Hoy, verbigracia, me apetecía un montón discurrir, disertar o hablarles a todos ustedes, lectores atentos y desocupados, sean ellas, ellos o no binarios, de estos renglones torcidos, de mi circunstancia central, de mi novia actual, Mayte, pero, al momento, he caído en la cuenta (no en la cuneta, que, aunque ambas voces son anagramas entre sí, no significan lo mismo) de que, habiendo transcurrido dos meses y una semana cabales del gayo hecho, no me acuerdo ya de cómo era su cara (confío, espero y deseo que, cuando ella lea esto, que lo leerá, seguro, se apiade de la mentada carencia de su amado amanuense, pues soy mero copista de ella, mi musa, y me mande una foto, la que le guste a ella). No obstante, para mí (como, itero, soy humano, demasiado humano, yo también me tiendo a engañar, como hace cualquier hijo de vecino, con añagazas de todo jaez) ese dato es baladí y/o carece de importancia; ¿por qué? Porque a mí me bastaron las palabras que salieron de su mui, las que nos cruzamos, que el grueso de las tales, lo reconozco sin ambages, ya he olvidado, pero no el buen poso que dejaron en mi alma o el rincón preferido de mi memoria. En varios momentos de la larga y fértil conversación que mantuvimos, nuestras respectivas arpas interpretaron al unísono varias piezas predilectas de las/os melómanas/os y esas notas aún vibran en el espacio y en el tiempo, enriqueciendo el eterno e infinito repertorio con adagios memorables.

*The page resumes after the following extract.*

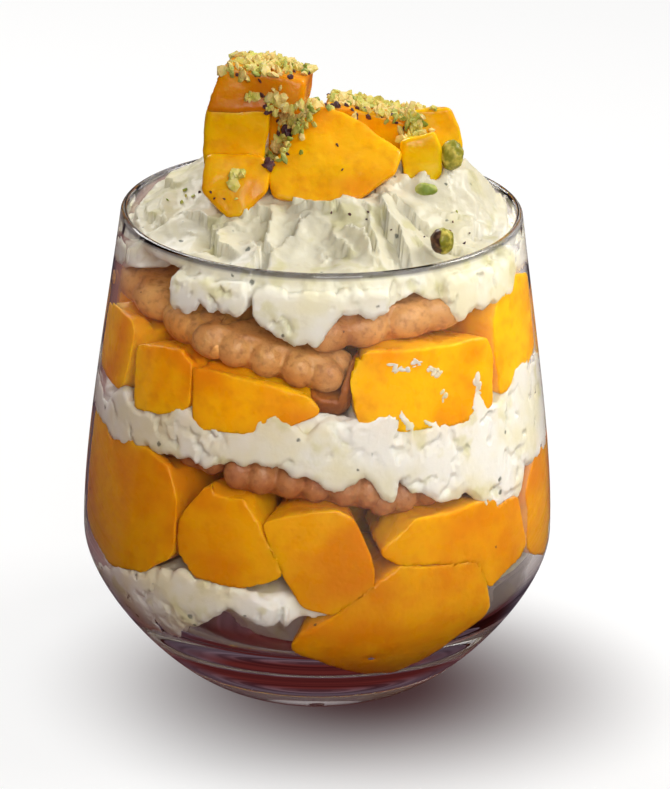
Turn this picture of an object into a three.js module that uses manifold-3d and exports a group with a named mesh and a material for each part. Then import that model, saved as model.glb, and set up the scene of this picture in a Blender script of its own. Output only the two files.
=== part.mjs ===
// A mango trifle in a stemless tumbler, in millimetres, +Z up.
// The origin is the centre of the glass's flat foot, and the side that is seen first faces -Y.
// From the floor of the glass upwards: cream, mango, butter biscuits, cream, mango, biscuits and
// a mound of cream that carries mango cubes, chopped pistachios and a few larger pistachio pieces.
import * as THREE from "three";
import { mergeVertices } from "three/addons/utils/BufferGeometryUtils.js";
import { ConvexGeometry } from "three/addons/geometries/ConvexGeometry.js";
import { ImprovedNoise } from "three/addons/math/ImprovedNoise.js";
import Module from "manifold-3d";

const wasm = await Module();
wasm.setup();

// Driving dimensions ---------------------------------------------------------------------------

const glass = {
  height: 95,
  rimRadius: 38.2,
  bellyRadius: 46,
  bellyHeight: 30.2,
  footRadius: 21,
  wall: 2, // at the belly
  rimWall: 1.5,
  floor: 8.5, // thickness of the solid glass under the food
};
const gap = 0.3; // clearance between two pieces that touch
const segments = { glass: 40, food: 30, cream: 38 }; // round the axis
// lobe: pitch of the scalloped edge, ear: size of its corners, snap: how far the broken end juts out
const biscuit = { thickness: 7.2, bevel: 1.4, lobe: 5.2, ear: 3.4, snap: 1.6 };

const colours = {
  glass: 0xdfe6e8,
  cream: 0xf1eddf,
  mango: 0xf4ad10,
  biscuit: 0xb9793c,
  pistachio: 0xa8a044,
};

// Angles are in degrees round the glass: 0 faces -Y, and 90 faces +X.
const { degToRad, lerp, smoothstep } = THREE.MathUtils;
const onCircle = (angle, radius) => [
  radius * Math.sin(degToRad(angle)),
  -radius * Math.cos(degToRad(angle)),
];
const angleBetween = (a, b) => Math.abs(((a - b + 540) % 360) - 180);

// Solids ---------------------------------------------------------------------------------------

// A closed three.js geometry as a solid whose faces point out.
function toSolid(geometry) {
  const bare = geometry.clone();
  bare.deleteAttribute("normal");
  bare.deleteAttribute("uv");
  const merged = mergeVertices(bare, 1e-4);
  const triVerts = new Uint32Array(merged.index.array);
  const vertProperties = new Float32Array(merged.attributes.position.array);
  const make = () => new wasm.Manifold(new wasm.Mesh({ numProp: 3, vertProperties, triVerts }));
  const solid = make();
  if (solid.volume() > 0) return solid;
  for (let i = 0; i < triVerts.length; i += 3) {
    [triVerts[i + 1], triVerts[i + 2]] = [triVerts[i + 2], triVerts[i + 1]];
  }
  return make();
}

function toGeometry(solid) {
  const mesh = solid.getMesh();
  const geometry = new THREE.BufferGeometry();
  geometry.setAttribute("position", new THREE.BufferAttribute(mesh.vertProperties, 3));
  geometry.setIndex(new THREE.BufferAttribute(mesh.triVerts, 1));
  geometry.computeVertexNormals();
  return geometry;
}

// The largest body of a solid: loose scraps of a cut are dropped.
function largestBody(solid) {
  return solid.decompose().reduce((a, b) => (a.volume() > b.volume() ? a : b));
}

const join = (solids) => solids.reduce((a, b) => a.add(b));

// Numbers from 0 to 1, the same on each run.
function seeded(seed) {
  let state = seed;
  return () => {
    state = (state * 1664525 + 1013904223) % 4294967296;
    return state / 4294967296;
  };
}

// The tumbler ----------------------------------------------------------------------------------

const point = (r, z) => new THREE.Vector2(r, z);

// Foot to belly, then belly to rim, as two smooth curves.
function outerProfile() {
  const { height, rimRadius, bellyRadius, bellyHeight, footRadius } = glass;
  const taper = height - bellyHeight;
  const lower = new THREE.CubicBezierCurve(
    point(footRadius, 0),
    point(lerp(footRadius, bellyRadius, 0.3), 0),
    point(bellyRadius, bellyHeight * 0.67),
    point(bellyRadius, bellyHeight),
  );
  const upper = new THREE.CubicBezierCurve(
    point(bellyRadius, bellyHeight),
    point(bellyRadius, bellyHeight + taper * 0.25),
    point(lerp(rimRadius, bellyRadius, 0.4), height - taper * 0.35),
    point(rimRadius, height - glass.rimWall / 2),
  );
  return [...lower.getPoints(7), ...upper.getPoints(4).slice(1)];
}

// The bowl that the food fills, from the middle of its floor up to the rim.
function innerProfile() {
  const { height, rimRadius, bellyRadius, bellyHeight, wall, rimWall, floor } = glass;
  const taper = height - bellyHeight;
  const belly = bellyRadius - wall;
  const bowl = new THREE.CubicBezierCurve(
    point(0, floor),
    point(28, floor),
    point(belly, bellyHeight * 0.56),
    point(belly, bellyHeight + 1),
  );
  const side = new THREE.CubicBezierCurve(
    point(belly, bellyHeight + 1),
    point(belly, bellyHeight + taper * 0.25),
    point(lerp(rimRadius - rimWall, belly, 0.4), height - taper * 0.35),
    point(rimRadius - rimWall, height - rimWall / 2),
  );
  return [...bowl.getPoints(5), ...side.getPoints(3).slice(1)];
}

function rimArc() {
  const radius = glass.rimWall / 2;
  const arc = new THREE.EllipseCurve(
    glass.rimRadius - radius, glass.height - radius, radius, radius, 0, Math.PI,
  );
  return arc.getPoints(4).slice(1, -1);
}

const turned = (profile, around = segments.glass) =>
  new THREE.LatheGeometry(profile, around).rotateX(Math.PI / 2);

function makeGlass() {
  return toSolid(turned([point(0, 0), ...outerProfile(), ...rimArc(), ...innerProfile().reverse()]));
}

const bowlProfile = innerProfile();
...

La vi y conocí el día 13 (no conviene ser supersticioso, porque da mala suerte) de septiembre de 2023. Mi billete tenía como destino la estación madrileña de Puerta de Atocha; ese día, por la tarde volé con IBERIA a la mayor de las Islas Canarias, en concreto, hasta el aeropuerto de Los Rodeos (Tenerife Norte), luego, en guagua, por menos de cinco euros, llegué al final de mi trayecto o viaje, a la estación del Puerto de la Cruz, en uno de cuyos hoteles había contratado previamente una habitación, lugar (me refiero a la ciudad, no al aposento) donde me gusta pasar mis vacaciones de verano, al final del estío, sí, porque resulta más barato.
Vuelvo atrás. Me subí al Alvia en la estación ferroviaria de Tudela. Coloqué mi valija en el maletero y me acerqué a mi asiento. Mayte, que no era mi novia aún, pero casi lo era al apearme del tren (como ella había descendido antes, tuvo la mitad delicadeza, mitad gentileza, de esperarme a que bajara del mismo, para despedirnos, estampándonos dos ósculos, los únicos que nos hemos dado por ahora), entonces solo era otra pasajera más, que, por una contradictoria serendipia, intuí que no iba a ser pasajera (y es que, si la primera voz era un sustantivo, la segunda, claramente, era un adjetivo calificativo), venía de… (los puntos suspensivos indican que sé la ciudad de su procedencia o donde ella se montó, pero como soy un adicto al suspense, prefiero rodear ese lugar con un hilo o círculo misterioso, propio de incógnita) y había ocupado mi asiento. Pero no fui tan estúpido como para decirle que era mi sitio, según indicaba mi billete. Me limité a ser educado y a darle los buenos días y a dejar mi mochila, donde llevaba todo lo necesario para dar curso o solución a los hábitos saludables de una persona ileostomizada, en el lugar correspondiente. A los pocos minutos de ese primer encuentro, pasó el interventor y le comenté el hecho, sin la intención de que intercambiáramos el asiento, claro. Bueno, pues ese despiste o párvula equivocación, tras disculparse Mayte, que aún no nos habíamos presentado, fue la chispa que prendió el fuego de nuestro coloquio, y los dos lo fuimos alimentando, atizando, avivando, echándole, ahora tú, ahora yo, palabras y más palabras. Y, de este modo, transcurrió nuestro trayecto en tren hasta Madrid, sin parar de darle a la sinhueso, cuando no estábamos escuchando atentos al otro; se nos pasaron las dos horas en un pispás. Así que a mí me dio por escribir, ya en el hotel, por la noche, este teorema matemático: 120 minutos = (es igual) a 1 santiamén.